Khoury frequently depicts peacocks in her compositions, in large part reflecting the abundance with which the bird motif appears in ceramics and tapestries of the Levant region. The bird’s ornamental complexity echoes the abundance of the objects in the table settings. In the painting, Between Folds, a peacock stoically peers westward while its body consumes the entirety of the foreground. Khoury’s technique creates gestural lines that transform the peacock’s feathers into the intricate weaving of a tablecloth. Letting one’s eyes move across this calculated chaos reveals to a patient viewer the interwoven figural silhouettes of dancers moving in coordination, performing the Dabke. The dancers seem to appear and disappear, as though immune to coordinates.
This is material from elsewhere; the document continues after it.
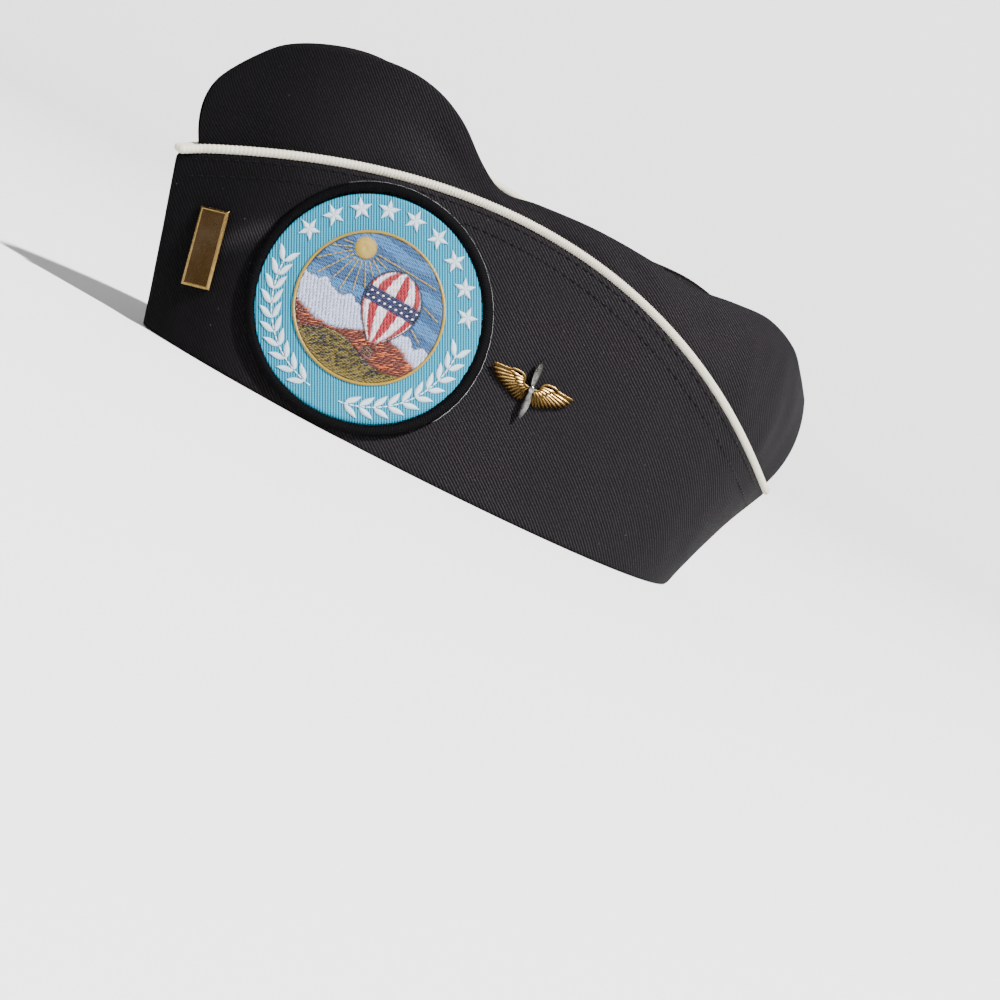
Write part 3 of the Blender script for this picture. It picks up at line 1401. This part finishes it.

When the eye cannot rest, the figures need only to be still for us to see them move. This sense of movement and transfiguration permeates Khoury’s work, closely depicting the instability that breaks apart a memory when it is not recalled.
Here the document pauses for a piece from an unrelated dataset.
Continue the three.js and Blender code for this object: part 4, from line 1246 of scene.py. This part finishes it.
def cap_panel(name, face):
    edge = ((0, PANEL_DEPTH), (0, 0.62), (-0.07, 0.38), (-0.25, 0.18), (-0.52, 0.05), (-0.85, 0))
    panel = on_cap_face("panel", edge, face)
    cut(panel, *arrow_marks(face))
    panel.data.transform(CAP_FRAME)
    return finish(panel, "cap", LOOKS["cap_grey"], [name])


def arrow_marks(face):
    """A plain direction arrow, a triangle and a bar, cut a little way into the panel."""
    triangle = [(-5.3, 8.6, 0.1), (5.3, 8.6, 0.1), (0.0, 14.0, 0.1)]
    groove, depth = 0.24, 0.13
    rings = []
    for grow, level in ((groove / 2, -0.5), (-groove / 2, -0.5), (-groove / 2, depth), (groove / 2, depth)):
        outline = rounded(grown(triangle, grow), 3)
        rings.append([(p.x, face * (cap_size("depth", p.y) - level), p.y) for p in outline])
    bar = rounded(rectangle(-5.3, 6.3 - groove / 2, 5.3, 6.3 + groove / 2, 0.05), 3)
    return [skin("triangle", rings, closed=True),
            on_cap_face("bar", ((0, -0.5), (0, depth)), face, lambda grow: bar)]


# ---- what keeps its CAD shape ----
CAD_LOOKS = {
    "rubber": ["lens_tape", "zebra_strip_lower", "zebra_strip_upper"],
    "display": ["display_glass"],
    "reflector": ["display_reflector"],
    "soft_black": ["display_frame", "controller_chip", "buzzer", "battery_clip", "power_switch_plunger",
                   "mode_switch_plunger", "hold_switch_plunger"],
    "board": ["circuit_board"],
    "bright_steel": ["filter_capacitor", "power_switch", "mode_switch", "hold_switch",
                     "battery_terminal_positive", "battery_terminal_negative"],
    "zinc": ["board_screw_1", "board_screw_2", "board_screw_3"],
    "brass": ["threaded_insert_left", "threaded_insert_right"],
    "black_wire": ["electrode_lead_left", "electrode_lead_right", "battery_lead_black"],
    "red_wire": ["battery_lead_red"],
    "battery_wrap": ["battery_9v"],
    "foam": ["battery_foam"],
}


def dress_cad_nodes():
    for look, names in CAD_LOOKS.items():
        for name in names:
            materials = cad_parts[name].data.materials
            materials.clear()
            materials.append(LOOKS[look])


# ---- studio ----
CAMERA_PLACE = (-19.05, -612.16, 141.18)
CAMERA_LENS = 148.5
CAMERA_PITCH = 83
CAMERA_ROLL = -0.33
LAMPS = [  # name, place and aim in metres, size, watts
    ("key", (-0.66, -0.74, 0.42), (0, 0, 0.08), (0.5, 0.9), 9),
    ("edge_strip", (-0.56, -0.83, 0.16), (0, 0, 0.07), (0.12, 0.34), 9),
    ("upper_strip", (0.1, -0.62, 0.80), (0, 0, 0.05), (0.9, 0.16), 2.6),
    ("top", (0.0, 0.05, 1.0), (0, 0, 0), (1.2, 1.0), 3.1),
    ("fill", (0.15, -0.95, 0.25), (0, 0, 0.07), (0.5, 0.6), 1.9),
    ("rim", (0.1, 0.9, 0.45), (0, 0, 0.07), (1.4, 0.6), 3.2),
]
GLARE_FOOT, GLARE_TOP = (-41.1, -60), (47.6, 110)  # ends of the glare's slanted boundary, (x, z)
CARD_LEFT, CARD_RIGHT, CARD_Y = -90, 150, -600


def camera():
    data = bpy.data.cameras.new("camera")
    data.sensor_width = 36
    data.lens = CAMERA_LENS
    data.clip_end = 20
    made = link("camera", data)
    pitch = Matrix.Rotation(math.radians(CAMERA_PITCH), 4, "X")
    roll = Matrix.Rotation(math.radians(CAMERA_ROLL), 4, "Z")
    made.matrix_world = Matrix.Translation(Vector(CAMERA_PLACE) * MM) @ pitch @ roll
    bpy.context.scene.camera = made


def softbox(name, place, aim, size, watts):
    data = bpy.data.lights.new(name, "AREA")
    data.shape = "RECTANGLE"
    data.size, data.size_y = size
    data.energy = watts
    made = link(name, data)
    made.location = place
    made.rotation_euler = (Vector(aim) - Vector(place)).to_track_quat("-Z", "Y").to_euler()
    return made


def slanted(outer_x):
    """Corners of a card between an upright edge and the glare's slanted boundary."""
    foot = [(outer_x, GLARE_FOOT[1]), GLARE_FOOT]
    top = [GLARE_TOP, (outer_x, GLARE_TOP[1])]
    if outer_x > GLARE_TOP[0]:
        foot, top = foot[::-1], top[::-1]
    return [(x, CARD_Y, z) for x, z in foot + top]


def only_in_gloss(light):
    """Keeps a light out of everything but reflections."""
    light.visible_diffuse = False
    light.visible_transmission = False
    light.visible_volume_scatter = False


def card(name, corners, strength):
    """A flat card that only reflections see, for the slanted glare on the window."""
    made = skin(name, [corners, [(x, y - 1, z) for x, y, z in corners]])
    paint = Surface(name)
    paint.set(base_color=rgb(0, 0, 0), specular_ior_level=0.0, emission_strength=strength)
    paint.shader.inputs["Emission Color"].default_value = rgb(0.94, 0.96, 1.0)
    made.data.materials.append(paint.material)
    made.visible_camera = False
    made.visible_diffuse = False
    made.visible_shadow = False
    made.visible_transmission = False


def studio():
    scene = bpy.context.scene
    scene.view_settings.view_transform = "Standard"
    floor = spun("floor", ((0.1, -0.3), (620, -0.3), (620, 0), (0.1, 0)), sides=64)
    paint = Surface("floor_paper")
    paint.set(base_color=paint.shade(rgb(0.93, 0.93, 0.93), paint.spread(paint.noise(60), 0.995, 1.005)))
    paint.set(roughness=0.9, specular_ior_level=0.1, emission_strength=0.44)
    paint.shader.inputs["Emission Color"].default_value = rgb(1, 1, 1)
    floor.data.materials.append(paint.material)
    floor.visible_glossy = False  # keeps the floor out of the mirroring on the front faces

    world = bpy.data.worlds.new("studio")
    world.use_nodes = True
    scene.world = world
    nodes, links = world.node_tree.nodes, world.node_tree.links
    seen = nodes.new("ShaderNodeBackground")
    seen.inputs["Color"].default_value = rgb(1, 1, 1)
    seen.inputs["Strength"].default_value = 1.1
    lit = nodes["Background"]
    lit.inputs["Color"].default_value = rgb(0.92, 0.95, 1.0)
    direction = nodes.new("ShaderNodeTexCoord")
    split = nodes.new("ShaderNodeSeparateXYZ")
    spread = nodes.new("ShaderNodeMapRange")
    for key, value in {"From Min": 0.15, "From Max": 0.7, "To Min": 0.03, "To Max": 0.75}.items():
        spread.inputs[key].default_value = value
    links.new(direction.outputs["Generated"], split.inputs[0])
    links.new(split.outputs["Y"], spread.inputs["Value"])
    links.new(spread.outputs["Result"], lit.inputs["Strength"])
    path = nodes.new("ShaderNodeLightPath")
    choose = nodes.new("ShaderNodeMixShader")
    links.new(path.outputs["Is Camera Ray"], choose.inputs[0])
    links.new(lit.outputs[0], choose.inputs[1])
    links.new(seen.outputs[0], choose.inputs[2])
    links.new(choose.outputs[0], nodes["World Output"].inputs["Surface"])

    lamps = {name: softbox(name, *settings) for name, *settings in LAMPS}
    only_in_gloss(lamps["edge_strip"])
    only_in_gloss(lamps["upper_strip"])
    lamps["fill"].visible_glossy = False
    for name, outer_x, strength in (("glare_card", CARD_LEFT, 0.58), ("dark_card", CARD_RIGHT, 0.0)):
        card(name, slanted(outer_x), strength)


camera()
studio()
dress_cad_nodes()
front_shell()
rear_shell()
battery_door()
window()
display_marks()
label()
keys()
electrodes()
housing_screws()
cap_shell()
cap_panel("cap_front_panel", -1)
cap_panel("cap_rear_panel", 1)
A similar sensibility manifests in the painting Coffee and Orange Blossoms, where three cups of coffee sit on the plane of a table drenched in nearly white, cerulean light, painted with similarly dancing strokes echoing the rhythm in the peacock’s feathers. The edges of the ceramics are nearly indiscernible, as though one’s eyes are adjusting to a new light. In this scene, the dark liquid bodies inside each coffee cup are gently pooled within this light. Despite being contained, the liquids seem to flow from one cup to another. This is a recurring element in Khoury’s work: the tendency for water to spill, to assume the shape of its vessel. Water will always want to flow down to our feet, and the four edges of her paintings gently hold the images from spilling to the floor.
Khoury’s works reflect how little there is that is unique to us as individuals, since most of the knowledge we hold is knowledge that is passed on to us. All the words we say are utterances of sounds that others have made. And like the words that we use, there is a learned lexicon and meaning to how we receive others at our table. It is easy to understand why the act of hosting and feeding others is so linked to someone’s “culture.” A dish is one of an infinite series of echoes that have passed and will continue to pass. Chantal Khoury understands this linkage and that we forge a sense of who we are in the small degrees of change we introduce to each utterance.
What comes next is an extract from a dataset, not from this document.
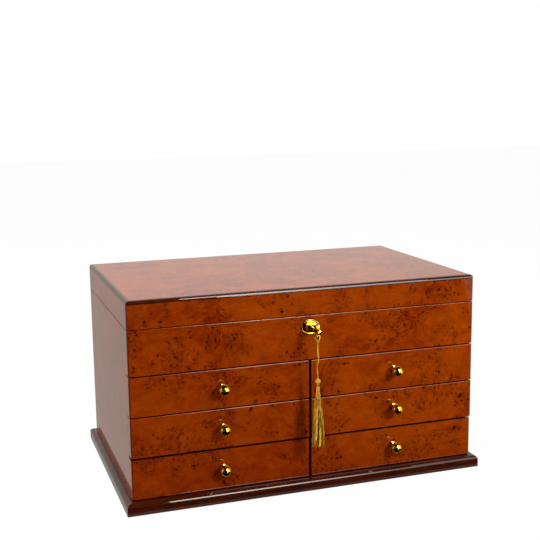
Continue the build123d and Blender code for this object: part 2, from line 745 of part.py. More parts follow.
# The cord's points as chosen: (aside, down from the knot's flat), joined by tangent arcs.
# Below the head's top it runs straight on, through the bore of the head and into the skirt.
cord_top = knot_z - knot_flat
cord_end = tassel_cord_length + cord_inside
sway = [(0, 0), (0, 8.0), (0.9, 16.0), (-0.9, 26.0), (0, 34.5), (0, cord_end)]
points = [Vector(x, hang_y, cord_top - down) for x, down in sway]
bends = []
for before, at, after in zip(points, points[1:], points[2:]):
    turn = (at - before).get_angle(after - at)
    shorter = min((at - before).length, (after - at).length)
    bends.append(0.45 * shorter / math.tan(math.radians(turn / 2)))
with BuildPart() as tassel_cord:
    with BuildLine() as route:
        FilletPolyline(*points, radius=bends)
    cord_length = route.wires()[0].length
    with BuildSketch(Plane(origin=route.line @ 0, z_dir=route.line % 0)):
        Circle(cord_radius)
    sweep(path=route.line)
save("tassel_cord", tassel_cord.part)
print("tassel cord: radii", [round(r, 1) for r in bends], "length", round(cord_length, 2),
      "volume", round(tassel_cord.part.volume, 2),
      "section x length", round(math.pi * cord_radius**2 * cord_length, 2))

head_top = cord_top - tassel_cord_length
ball_z = head_top - tassel_ball_flat
binding_z = head_top - tassel_head_length
with BuildPart() as tassel_head:
    with BuildSketch(Plane(origin=(0, hang_y, 0), x_dir=(1, 0, 0), z_dir=(0, -1, 0))):
        with BuildLine():
            top_r = math.sqrt(tassel_ball**2 - tassel_ball_flat**2)
            neck_z = ball_z - math.sqrt(tassel_ball**2 - tassel_neck**2)
            Polyline((cord_radius, head_top), (top_r, head_top))
            ThreePointArc((top_r, head_top), (tassel_ball, ball_z), (tassel_neck, neck_z))
            Polyline(
                (tassel_neck, neck_z), (tassel_neck, binding_z + 2.6), (tassel_binding, binding_z + 1.9),
                (tassel_binding, binding_z + 0.5), (tassel_binding - 0.4, binding_z), (cord_radius, binding_z),
                (cord_radius, head_top),
            )
        make_face()
    revolve(axis=Axis(origin=(0, hang_y, 0), direction=(0, 0, 1)))
save("tassel_head", tassel_head.part)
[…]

Chantal Khoury grew up as a second-generation Canadian, and as such, much of her understanding of herself is within this framing. For most of us, living anywhere within the continental Americas (North, Central, South) is to readily admit that at some point, you or your family came from elsewhere, and that is, in a sense, a form of comradery. Chantal Khoury lives and works in Montréal, Québec, Canada.
— José Andrés Mora
José Andrés Mora (he/him) is a Venezuelan-Canadian artist and writer living in Montréal, Québec, Canada. Mora graduated from the Nova Scotia College of Arts and Design (2013, BFA in Interdisciplinary Arts) and the University of Guelph (2020, MFA in Studio Arts). Mora’s work elicits a sense of disconnect deeply tied to his experience as a member of the Venezuelan diaspora. Recently, Mora presented two solo exhibitions at Maison de la Culture (Montréal, 2023) and Latcham Arts Centre (Stouffville, 2023). He has exhibited across Canada since 2013 in notable galleries and public programs, including but not limited to Birch Contemporary (2019), Trinity Square Video (2020), Dalhousie Art Gallery (2020), Artspace Peterborough (2022), Art Metropole (2022), the Digital Arts Resource Centre (2022), and The Plumb (2022).